Room in New York (1932), por exemplo, fala desta necessidade do indivíduo alienar-se na repetição dos gestos cotidianos. Um casal tipicamente urbano, experimenta o (des)conforto da intimidade: ele lê o jornal e ela dedilha alguma coisa no piano. O modo como a mulher se senta - com o corpo mais voltado para o marido ausente do que para o piano - sugere o quanto de espera há neste ato... como se a mulher pudesse sufocar o ruído das suas dúvidas com os sons das teclas. É curioso observar que a tensão e as inquietações dos personagens hopperianos atravessem a tela, do mesmo modo que os olhares destes homens e mulheres feitos de tinta costumam atravessar os vidros das janelas.

Janelas e portas, aliás, são elementos freqüentes em Hopper. É comum encontrarmos, em sua obra, telas em que retinas femininas dialogam com as superfícies refletoras das janelas. Constituem, a meu ver, uma representação bastante exata da solidão. Não por evocar o universo feminino, mas porque Hopper parece ter sido muito preciso ao pintar este conjunto de quadros enfocando a solidão do 'um', sendo impossível manter a postura de espectador diante deles. Nestas telas, onde a figura feminina aparece sozinha, o ambiente pouco importa. Seja numa cafeteria, seja num quarto privativo, é como se Hopper evidenciasse a alienação, transformando o espaço num detalhe menos importante. Lentes de aumento repousam na expressão da mulher, ela mesma alienada em relação ao ambiente em que se encontra. Dois quadros aqui se destacam e merecem um olhar mais atento. Automat, (1927) e Room in Brooklyn (1932). No primeiro, a mulher está sozinha em uma mesa de restaurante. Seu olhar está imerso na superfície refletora do café e ela parece nitidamente perdida em seus pensamentos. É noite lá fora e lâmpadas refletidas na janela dão a noção de profundidade do ambiente. Conseqüentemente, ampliam o sentido e a carga de solidão. Observando mais atentamente os olhos da mulher, uma surpresa. Eles podem nos dar a sensação de que ela os conserva abaixados e de que o preto que aparece na tela provém dos seus cílios. Mas os olhos da mulher também podem nos remeter à estranha idéia de pupilas vazias, como se a mulher não tivesse outra alternativa senão revolver a si mesma... senão refletir sua figura e seus sonhos na superfície não-comunicante do café que não bebe.

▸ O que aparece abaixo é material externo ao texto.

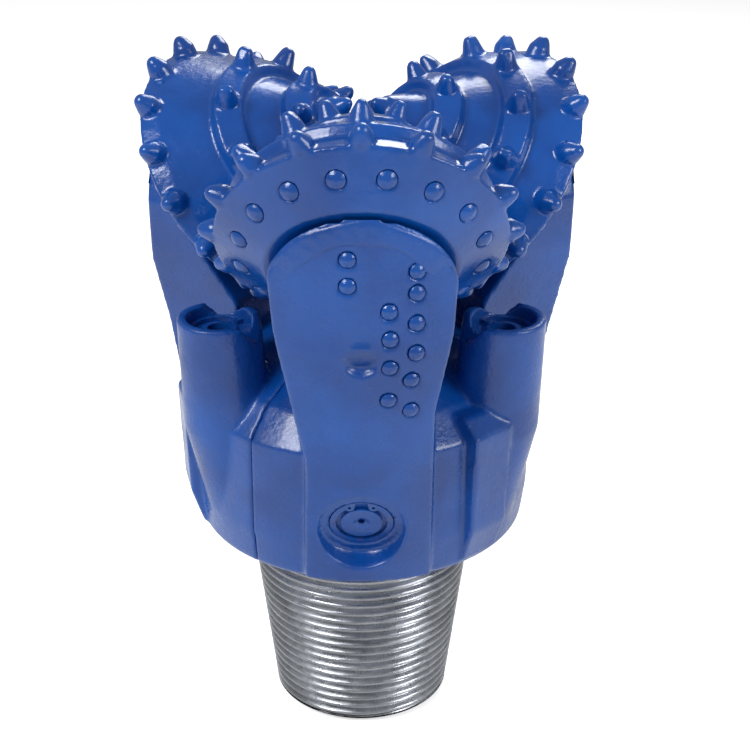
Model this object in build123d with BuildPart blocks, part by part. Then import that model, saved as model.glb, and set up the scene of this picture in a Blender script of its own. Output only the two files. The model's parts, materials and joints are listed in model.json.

O outro quadro mencionado, Room in Brooklyn, mostra uma mulher sentada diante de uma janela. O sol atravessa o vidro e toca sua figura. Toca sua figura, mas não a sua pele; exceção à nuca - única parte visível da mulher no quadro, já que seu corpo está totalmente protegido pelas roupas. Desta figura nada sabemos, apenas que olha, pela janela, o mundo lá fora. Pelo modo como ela meneia a cabeça - Hopper fala através dos pequenos gestos humanos - parece que conserva uma curiosidade desejante e um sentimento de impotência diante do vidro. A mulher esconde a sua dor, mas alguma coisa dela pode ser identificada na visão parcial desta nuca nua que se dobra ao mundo externo. Ela se esconde, mas ainda se deixa ver, mesmo que por um nasgo de pele.

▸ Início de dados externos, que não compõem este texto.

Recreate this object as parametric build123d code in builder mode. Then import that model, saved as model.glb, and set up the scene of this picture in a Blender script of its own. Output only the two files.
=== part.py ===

Este quadro de Hopper parece dialogar maravilhosamente com o universo literário de Sylvia Plath, sobretudo com o seu romance autobiográfico A Redoma de Vidro. Neste romance, Esther Greenwood - o alter-ego de Sylvia - diz: "Vi minha vida se desenrolar diante de mim como o conto da figueira que um dia havia lido. Da ponta de cada ramo, um gordo figo roxo me acenava (...) Impossibilitada de escolher, vi um a um caírem apodrecidos aos meus pés". Acredito que este quadro de Hopper fala um pouco deste sentimento: ver o mundo passar do outro lado da rua. O 'estar de costas' representa, de certo modo, uma recusa do mundo no qual se está - como se fosse possível ficar 'entremundos', entre aquele em que se vive (e que se recusa) e o outro a que se aspira (mas em relação ao qual não se consegue romper a redoma). Para os que pensam que Hopper tem uma visão niilista do mundo, cabe uma segunda observação de seus quadros. Hopper evidencia sim nossos sentimentos mais internos - de impotência diante do mundo, de solidão silenciosa, de frustração e dúvida -, mas também instiga, pelo incômodo que provoca, um desejo de quebrar o vidro das superfícies refletoras. Suas figuras, olhando através de vidros diurnos, sequer podem ver a si mesmas, perdidas que estão nas suas caixas de memória. Hopper convida, com a tensão de seus quadros, à reflexão sobre o modo de vida contemporâneo e à ruptura destes aquários de vidro em que invariavelmente nos encontramos - como no quadro Nighthawks. A mensagem do pintor é clara: é preciso atravessá-los... e reinventar uma comunicação possível, se ainda quisermos preencher as nossas já tão noturnas pupilas vazias.